In another part, he mentions a ghost who wrote half of a normal sex novel, and suddenly in the middle Martians land on earth and start having sex with earth women in one great global orgy.

And you know, there may be old books out there with these very plots…

This a funny funny book, but also an insider’s view of how the publishing of smut paperbacks worked back then, with he agent acting as middle an. The agent in the book, Lance Pangle, never shows his face in public, and has his assistant do all the grunt work, not unlike Scott Meredith — Meredith did not exit, that was just a name for two brothers who were pulling sme great cons on the publishing industry, as well as being the men behind the curtain for some great literature (Norman Mailer, Arthur C. Clark, Issac Asimov, etc).

The narrator keeps writing about his past sex life, how he got a girl in college pregnant and had to marry her, how his marriage is falling apart, how he fears he will lose his sex novel gig, how he lusts for his friends’ wives and has fantasies…

He also snaps and can’t tell reality from fantasy anymore, the pages in the typewriter  from his life…

The title comes from a book Rod is working on and wants to call Adios, Motherfucker, but his publisher says they’ll never get reviewed if that happens.

Westlake gets to put al kinds of bad words and graphic sex scenes in a 1970 hardback, when he couldn’t ten years eariler.

Not sure when Westlake stopped writing the sleaze — his career as a crime writer seemed to take off around 1966-68. There are some Alan Marshalls published in 1966-7,  but like the Andrew Shaws of the time, were mostly likely penned by ghosts.

May be hard to find a resasnably priced copy of this one.

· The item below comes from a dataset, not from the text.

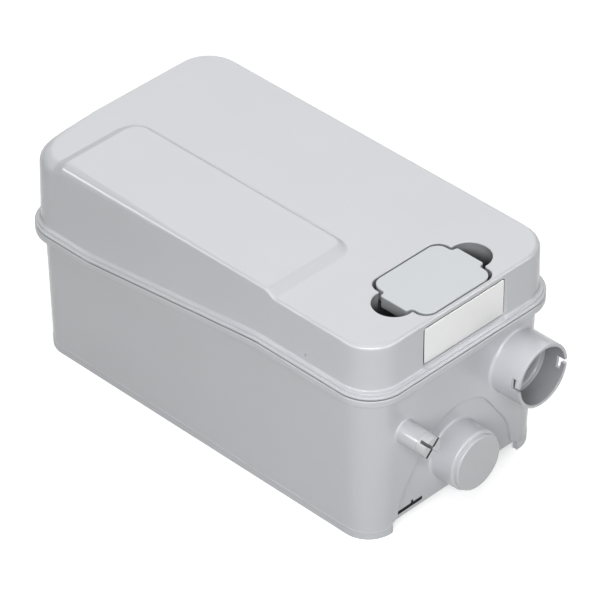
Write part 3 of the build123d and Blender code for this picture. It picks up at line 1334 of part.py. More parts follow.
def make_pressure_switch():
    """Upper half of the level switch, with the guide of its plunger."""
    z0 = switch_seat() + DIAPHRAGM_THICK
    body = rod_z(SWITCH_RADIUS, SWITCH_X, SWITCH_Y, z0, switch_roof())
    body = body - rod_z(SWITCH_RADIUS - SWITCH_WALL, SWITCH_X, SWITCH_Y, z0 - 1, switch_roof() - SWITCH_WALL)
    return body - rod_z(PLUNGER_RADIUS + PLUNGER_FIT, SWITCH_X, SWITCH_Y, z0, switch_roof() + 1)


def make_switch_plunger():
    """Plunger that the diaphragm lifts against its spring."""
    z0 = switch_seat() + DIAPHRAGM_THICK + 0.05
    body = rod_z(PLUNGER_FOOT, SWITCH_X, SWITCH_Y, z0, z0 + 2)
    return body + rod_z(PLUNGER_RADIUS, SWITCH_X, SWITCH_Y, z0 + 1, switch_roof() + 1.5)


def make_switch_spring():
    """Return spring of the level switch, coiled round its plunger."""
    z0 = switch_seat() + DIAPHRAGM_THICK + 2.1 + SPRING_WIRE
    z1 = switch_roof() - SWITCH_WALL - 0.05 - SPRING_WIRE
    coil = Helix(pitch=(z1 - z0) / SPRING_COILS, height=z1 - z0, radius=SPRING_RADIUS)
    wire = Plane(origin=coil @ 0, z_dir=coil % 0) * Circle(SPRING_WIRE)
    return Pos(SWITCH_X, SWITCH_Y, z0) * sweep(wire, path=coil, is_frenet=True)


def make_air_bell():
    """Air bell of the level switch: a tube closed at its top, with a nipple."""
    body = rod_z(BELL_RADIUS, BELL_X, BELL_Y, BELL_FOOT, BELL_TOP)
    body = body + rod_z(NIPPLE_RADIUS, BELL_X, BELL_Y, BELL_TOP - 1, BELL_TOP + 4.5)
    body = body - rod_z(BELL_RADIUS - BELL_WALL, BELL_X, BELL_Y, BELL_FOOT - 1, BELL_TOP - 2)
    return body - rod_z(NIPPLE_RADIUS - 1, BELL_X, BELL_Y, BELL_TOP - 3, BELL_TOP + 6)


def make_pressure_tube():
    """Air tube from the bell to the level switch."""
    nipple_z = SWITCH_Z + SWITCH_BASE / 2
    route = FilletPolyline(
        (SWITCH_X + SWITCH_RADIUS + 0.5, SWITCH_Y, nipple_z),
        (BELL_X, BELL_Y, nipple_z),
        (BELL_X, BELL_Y, BELL_TOP + 0.3),
        radius=TUBE_BEND,
    )
    start = Plane(origin=route @ 0, z_dir=route % 0)
    return sweep(start * (Circle(TUBE_RADIUS) - Circle(TUBE_BORE)), path=route)


def make_vent_filter():
    """Charcoal breather cartridge with slots across its lower face."""
    z1 = filter_top()
    z0 = z1 - FILTER_HEIGHT
    body = rod_z(FILTER_RADIUS, FILTER_X, FILTER_Y, z0, z1)
    for i in range(-2, 3):
        half = math.sqrt((FILTER_RADIUS - 3) ** 2 - (6 * i) ** 2)
        x = FILTER_X + 6 * i
        body = body - block(x - 1.2, x + 1.2, FILTER_Y - half, FILTER_Y + half, z0 - 1, z0 + 4)
    return body


def gland_seat_x():
    """X at which the gland's head meets the tank's drafted back wall."""
    return -tank_plan(GLAND_Z + GLAND_HEAD)[0] / 2 - 0.05


def make_cable_gland():
    """Cord inlet in the back wall: a low hexagon head over a threaded stem."""
    head_x = gland_seat_x()
    head = Pos(-END_X + 0.2, GLAND_Y, GLAND_Z) * (Plane.YZ * RegularPolygon(GLAND_HEAD, 6))
    body = extrude(head, amount=head_x + END_X - 0.2, dir=(1, 0, 0))
    body = body + rod_x(GLAND_RADIUS, head_x - 1, head_x + 13, GLAND_Y, GLAND_Z)
    return body - rod_x(GLAND_BORE, -END_X - 1, head_x + 14, GLAND_Y, GLAND_Z)


def make_gland_nut():
    """Nut of the cord inlet, inside the back wall."""
    x0 = -tank_plan(GLAND_Z - GLAND_HEAD)[0] / 2 + WALL + 0.1
    hexagon = Pos(x0, GLAND_Y, GLAND_Z) * (Plane.YZ * RegularPolygon(GLAND_HEAD, 6))
    body = extrude(hexagon, amount=5, dir=(1, 0, 0))
    return body - rod_x(GLAND_RADIUS + SCREW_ROOM, x0 - 1, x0 + 6, GLAND_Y, GLAND_Z)


PARTS = {
    "tank": make_tank,
    "top_cover": make_top_cover,
    "cover_gasket": make_cover_gasket,
    "cover_screws": make_cover_screws,
    "service_cap": make_service_cap,
    "service_cap_seal": make_service_cap_seal,
    "blank_plate": make_blank_plate,
    "inlet_plug": make_inlet_plug,
    "inlet_plug_seal": make_inlet_plug_seal,
    "drain_plug": make_drain_plug,
    "drain_plug_seal": make_drain_plug_seal,
    "outlet_seal": make_outlet_seal,
    "valve_seat": make_valve_seat,
    "flap_pin": make_flap_pin,
    "check_flap": make_check_flap,
    "discharge_hose": make_discharge_hose,
    "hose_clamps": make_hose_clamps,
    "pump_casing": make_pump_casing,
    "casing_seal": make_casing_seal,
    "suction_cover": make_suction_cover,
    "suction_strainer": make_suction_strainer,
    "casing_screws": make_casing_screws,
    "impeller": make_impeller,
    "impeller_nut": make_impeller_nut,
    "shaft_seal": make_shaft_seal,
    "rotor_shaft": make_rotor_shaft,
    "rotor_core": make_rotor_core,
    "front_bearing": make_front_bearing,
    "rear_bearing": make_rear_bearing,
    "stator_core": make_stator_core,
    "stator_windings": make_stator_windings,
    "motor_housing": make_motor_housing,
    "motor_end_cap": make_motor_end_cap,
    "motor_screws": make_motor_screws,
    "motor_mounts": make_motor_mounts,
    "run_capacitor": make_run_capacitor,
    "control_box": make_control_box,
    "control_lid": make_control_lid,
    "circuit_board": make_circuit_board,
    "switch_base": make_switch_base,
    "switch_diaphragm": make_switch_diaphragm,
    "pressure_switch": make_pressure_switch,
    "switch_plunger": make_switch_plunger,
    "switch_spring": make_switch_spring,
    "air_bell": make_air_bell,
    "pressure_tube": make_pressure_tube,
    "vent_filter": make_vent_filter,
    "cable_gland": make_cable_gland,
    "gland_nut": make_gland_nut,
}


def main():
    """Build every piece and write it under its node name."""
    os.makedirs("parts", exist_ok=True)
    for name, make in PARTS.items():
        export_step(make(), f"parts/{name}.step")


main()
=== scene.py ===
import math
import bmesh
import bpy
import numpy as np
from mathutils import Matrix, Vector
from mathutils.geometry import delaunay_2d_cdt


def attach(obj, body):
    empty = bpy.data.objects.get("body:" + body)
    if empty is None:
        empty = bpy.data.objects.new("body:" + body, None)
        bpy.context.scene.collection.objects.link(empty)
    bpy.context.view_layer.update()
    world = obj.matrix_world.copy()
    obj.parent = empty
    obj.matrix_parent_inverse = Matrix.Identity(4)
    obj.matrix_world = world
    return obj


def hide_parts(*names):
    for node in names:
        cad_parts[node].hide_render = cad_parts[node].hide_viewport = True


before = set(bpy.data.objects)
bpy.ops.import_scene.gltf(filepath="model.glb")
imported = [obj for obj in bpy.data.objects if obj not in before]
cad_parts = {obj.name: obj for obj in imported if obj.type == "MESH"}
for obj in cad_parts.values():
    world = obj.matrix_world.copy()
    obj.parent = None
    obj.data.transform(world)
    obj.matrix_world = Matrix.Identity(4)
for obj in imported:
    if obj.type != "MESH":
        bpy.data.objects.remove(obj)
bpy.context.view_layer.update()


# Tank. The lower half of the casing, one injection moulding in a satin light grey plastic with
# a fine spark-eroded grain. Its rim, ports, foot and ribs are all moulded in, and every other
# piece is fixed to it or hangs over it.

def feed(tree, inlet, value):
    """Link an inlet to a term or an outlet, or set it."""
    value = value.outlet if isinstance(value, Term) else value
    if isinstance(value, bpy.types.NodeSocket):
        tree.links.new(value, inlet)
    else:
        inlet.default_value = value


def put(tree, kind, inputs=None, outlet=0, **settings):
    """A node with its settings and inputs, given back as what it puts out."""
    node = tree.nodes.new(kind)
    for name, value in settings.items():
        setattr(node, name, value)
    for name, value in (inputs or {}).items():
        feed(tree, node.inputs[name], value)
    return Term(tree, node.outputs[outlet])


def calc(tree, operation, *values):
    """One sum in a node tree, from terms or numbers."""
    return put(tree, "ShaderNodeMath", dict(enumerate(values)), operation=operation)


def vector(tree, operation, *values, outlet=0, **inputs):
    """One sum of vectors in a node tree."""
    inputs = {**dict(enumerate(values)), **inputs}
    return put(tree, "ShaderNodeVectorMath", inputs, outlet, operation=operation)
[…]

I found a cipy at the library, old and beaten up and falling apart, last checked out in August 22, 1999, first checked out July 3, 1972. 

Wow.  Time.

This novel is ripe for posthumous rerpinting in paperback — hey, Hard Case, you listenin’?

Marshall - Sin Resort

Actually, what would be really cool is, say, a Stark House edition of this along with one or two of Westlake’s Midwood or Nightstand titles.

One, Sin Resort, was penned by his wife Nedra when he didn’t have time to meet a deadline.

harrybush

2 Responses to “Adios, Scheherazade by Donald E. Westlake (Simon and Schuster, 1970)”

  1. […] to read in spots, but it’s worth it for a look at one of Westlake’s literary detours. Read the whole thing. […]

  2. I picked up a very very cheap copy of Adios, Scheherazade the other day (1st UK, Hodder and Stoughton) sans DJ. I read it last year by tracking down a rare library copy from the other side of the country (impossible to precure again). My excitement diminished when I discovered page 109-110 has been torn clean out of the book. I’m looking for somebody who owns the book to scan those two pages and kindly send them to me so I can at least print ’em out and restore the text.

    Of course the paperback editions may not be typeset the same as the hardcover editions – and AS has particularly unique pagination. Can you help?